### What the task requires
Write out the complete material exactly as it stands.

──────── Data provided

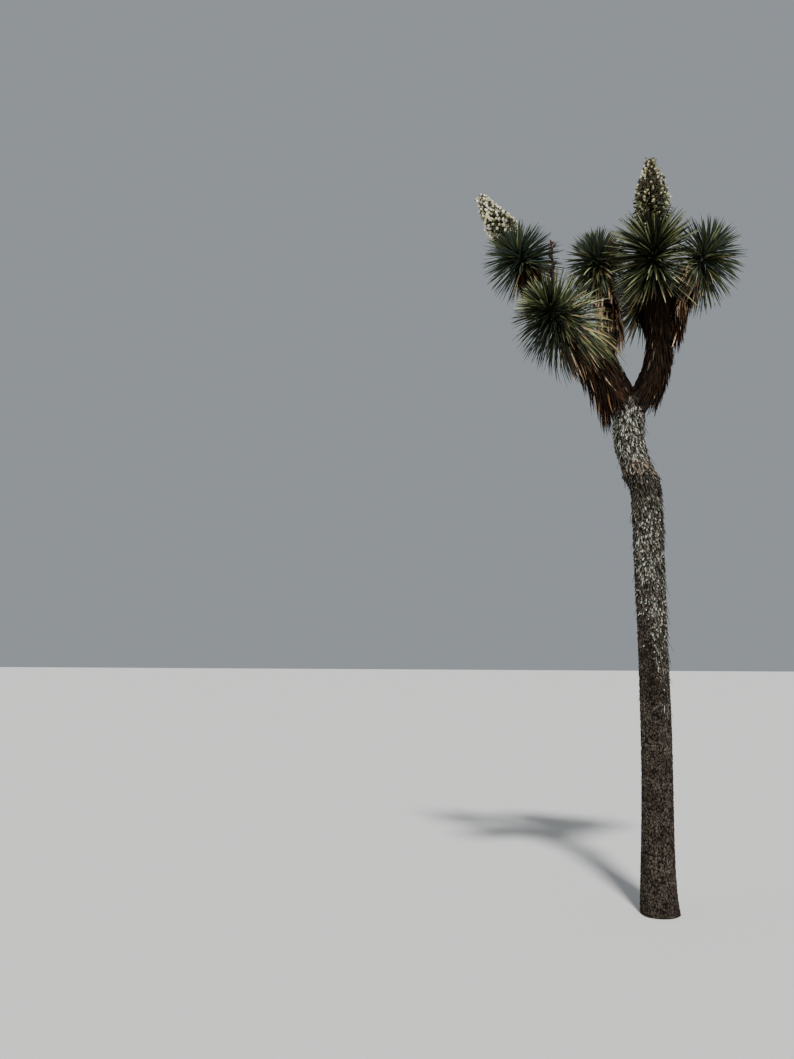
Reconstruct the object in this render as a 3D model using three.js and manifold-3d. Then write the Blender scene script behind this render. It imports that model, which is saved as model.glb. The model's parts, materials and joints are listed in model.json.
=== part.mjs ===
// A Joshua tree in flower. A tall shaggy trunk forks into two boughs, and four limbs leave the boughs.
// Each of the six ends in a round head of dagger leaves, with a skirt of dead leaves hanging below it.
// Two heads carry a panicle of blossom, and two dry fruit stalks stand between the heads.
// Millimetres, +Z up. The origin is the centre of the flat cut at ground level. The front looks along +Y.
import * as THREE from "three";
import { mergeVertices } from "three/addons/utils/BufferGeometryUtils.js";
import Module from "manifold-3d";

const wasm = await Module();
wasm.setup();

// Clear space between two solids that meet, and the least space between a leaf and what it passes.
const GAP = 0.4;
const LEAF_CLEARANCE = 1;

// The turn from one leaf to the next on every stem of this plant, in radians.
const GOLDEN_TURN = Math.PI * (3 - Math.sqrt(5));

// Trunk: a long bow, a step to the left at the knee, a waist, and a root flare that is stronger on the right.
const TRUNK = {
  height: 3095,
  crown: 85,
  crownRises: [30, 58, 78],
  bow: 17,
  bowBack: -26,
  kneeLow: 2500,
  kneeHigh: 2900,
  kneeStep: -100,
  waist: 92,
  footSwell: 12,
  footSwellReach: 520,
  flare: 0.28,
  flareReach: 120,
  flareToRight: 0.5,
  ring: 9,
  ringHeight: 2670,
  ringReach: 55,
  sides: 18,
};

// The trunk's surface is laid in courses. Low down a course is a row of corky plates. Higher up it is a row
// of tufts, broken leaf bases that point down and out. They start lower on the right than on the left.
const COURSES = {
  spacing: 86,
  to: 2950,
  rimsFrom: 1110,
  plate: 5,
  tuck: -8,
  tip: 15,
  notch: -2,
  unevenness: 5,
  rimAbove: 11,
  tipDrop: 16,
  leftFrom: 1680,
  rightFrom: 1220,
  fade: 340,
};

// Shallow flutes wind up the trunk: each set has a depth, a number of flutes and a height per radian of turn.
const FLUTES = [
  { depth: 0.035, count: 3, wind: 380 },
  { depth: 0.0175, count: 5, wind: -240 },
];

// Limbs: each leaves its parent's middle line in one direction, and arrives at a head along the head's axis.
// The boughs leave the trunk at a height, and the others leave a bough at a share of its length.
const LIMB = { sides: 10, rings: 6, pull: 0.42, taper: 0.8 };
const LIMBS = {
  bough_left: { head: "head_front_left", height: 3050, leaving: [-0.42, -0.05, 0.9], foot: 80, tip: 56 },
  bough_right: { head: "head_right", height: 3050, leaving: [0.68, 0, 0.73], foot: 80, tip: 56 },
  limb_outer_left: {
    head: "head_outer_left", parent: "bough_left", at: 0.72, leaving: [-0.5, 0.3, 0.8], foot: 54, tip: 46,
  },
  limb_centre: {
    head: "head_centre", parent: "bough_left", at: 0.57, leaving: [0.25, 0.4, 0.88], foot: 56, tip: 46,
  },
  limb_far_right: {
    head: "head_far_right", parent: "bough_right", at: 0.52, leaving: [0.6, 0.1, 0.8], foot: 54, tip: 46,
  },
  limb_back: {
    head: "head_back", parent: "bough_right", at: 0.52, leaving: [0.1, 0.93, 0.35], foot: 56, tip: 46,
  },
};

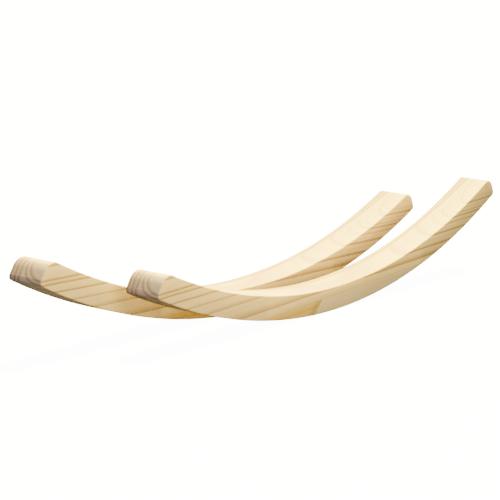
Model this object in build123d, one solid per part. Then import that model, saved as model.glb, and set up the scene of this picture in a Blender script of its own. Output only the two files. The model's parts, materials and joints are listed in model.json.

────────────────

### Finished exercise
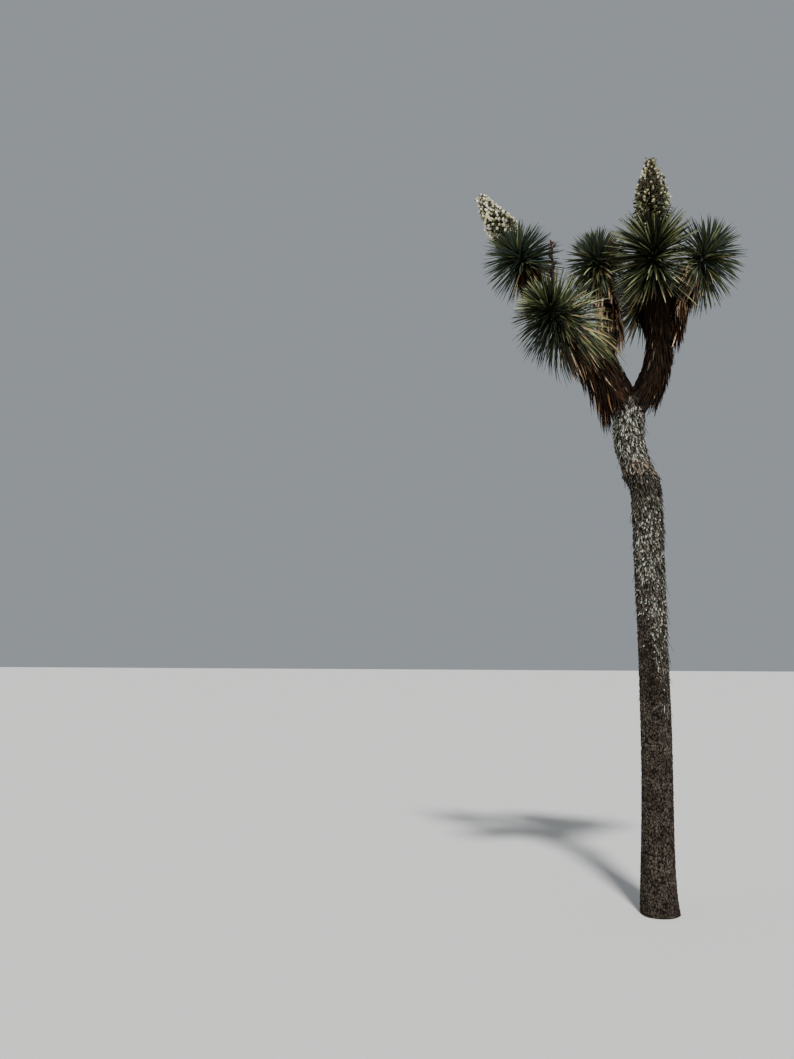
Reconstruct the object in this render as a 3D model using three.js and manifold-3d. Then write the Blender scene script behind this render. It imports that model, which is saved as model.glb. The model's parts, materials and joints are listed in model.json.
=== part.mjs ===
// A Joshua tree in flower. A tall shaggy trunk forks into two boughs, and four limbs leave the boughs.
// Each of the six ends in a round head of dagger leaves, with a skirt of dead leaves hanging below it.
// Two heads carry a panicle of blossom, and two dry fruit stalks stand between the heads.
// Millimetres, +Z up. The origin is the centre of the flat cut at ground level. The front looks along +Y.
import * as THREE from "three";
import { mergeVertices } from "three/addons/utils/BufferGeometryUtils.js";
import Module from "manifold-3d";

const wasm = await Module();
wasm.setup();

// Clear space between two solids that meet, and the least space between a leaf and what it passes.
const GAP = 0.4;
const LEAF_CLEARANCE = 1;

// The turn from one leaf to the next on every stem of this plant, in radians.
const GOLDEN_TURN = Math.PI * (3 - Math.sqrt(5));

// Trunk: a long bow, a step to the left at the knee, a waist, and a root flare that is stronger on the right.
const TRUNK = {
  height: 3095,
  crown: 85,
  crownRises: [30, 58, 78],
  bow: 17,
  bowBack: -26,
  kneeLow: 2500,
  kneeHigh: 2900,
  kneeStep: -100,
  waist: 92,
  footSwell: 12,
  footSwellReach: 520,
  flare: 0.28,
  flareReach: 120,
  flareToRight: 0.5,
  ring: 9,
  ringHeight: 2670,
  ringReach: 55,
  sides: 18,
};

// The trunk's surface is laid in courses. Low down a course is a row of corky plates. Higher up it is a row
// of tufts, broken leaf bases that point down and out. They start lower on the right than on the left.
const COURSES = {
  spacing: 86,
  to: 2950,
  rimsFrom: 1110,
  plate: 5,
  tuck: -8,
  tip: 15,
  notch: -2,
  unevenness: 5,
  rimAbove: 11,
  tipDrop: 16,
  leftFrom: 1680,
  rightFrom: 1220,
  fade: 340,
};

// Shallow flutes wind up the trunk: each set has a depth, a number of flutes and a height per radian of turn.
const FLUTES = [
  { depth: 0.035, count: 3, wind: 380 },
  { depth: 0.0175, count: 5, wind: -240 },
];

// Limbs: each leaves its parent's middle line in one direction, and arrives at a head along the head's axis.
// The boughs leave the trunk at a height, and the others leave a bough at a share of its length.
const LIMB = { sides: 10, rings: 6, pull: 0.42, taper: 0.8 };
const LIMBS = {
  bough_left: { head: "head_front_left", height: 3050, leaving: [-0.42, -0.05, 0.9], foot: 80, tip: 56 },
  bough_right: { head: "head_right", height: 3050, leaving: [0.68, 0, 0.73], foot: 80, tip: 56 },
  limb_outer_left: {
    head: "head_outer_left", parent: "bough_left", at: 0.72, leaving: [-0.5, 0.3, 0.8], foot: 54, tip: 46,
  },
  limb_centre: {
    head: "head_centre", parent: "bough_left", at: 0.57, leaving: [0.25, 0.4, 0.88], foot: 56, tip: 46,
  },
  limb_far_right: {
    head: "head_far_right", parent: "bough_right", at: 0.52, leaving: [0.6, 0.1, 0.8], foot: 54, tip: 46,
  },
  limb_back: {
    head: "head_back", parent: "bough_right", at: 0.52, leaving: [0.1, 0.93, 0.35], foot: 56, tip: 46,
  },
};

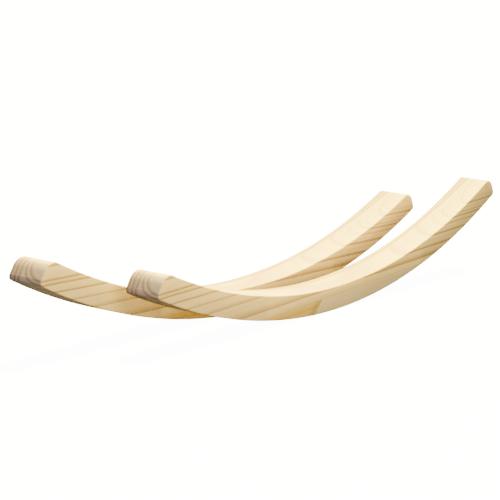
Model this object in build123d, one solid per part. Then import that model, saved as model.glb, and set up the scene of this picture in a Blender script of its own. Output only the two files. The model's parts, materials and joints are listed in model.json.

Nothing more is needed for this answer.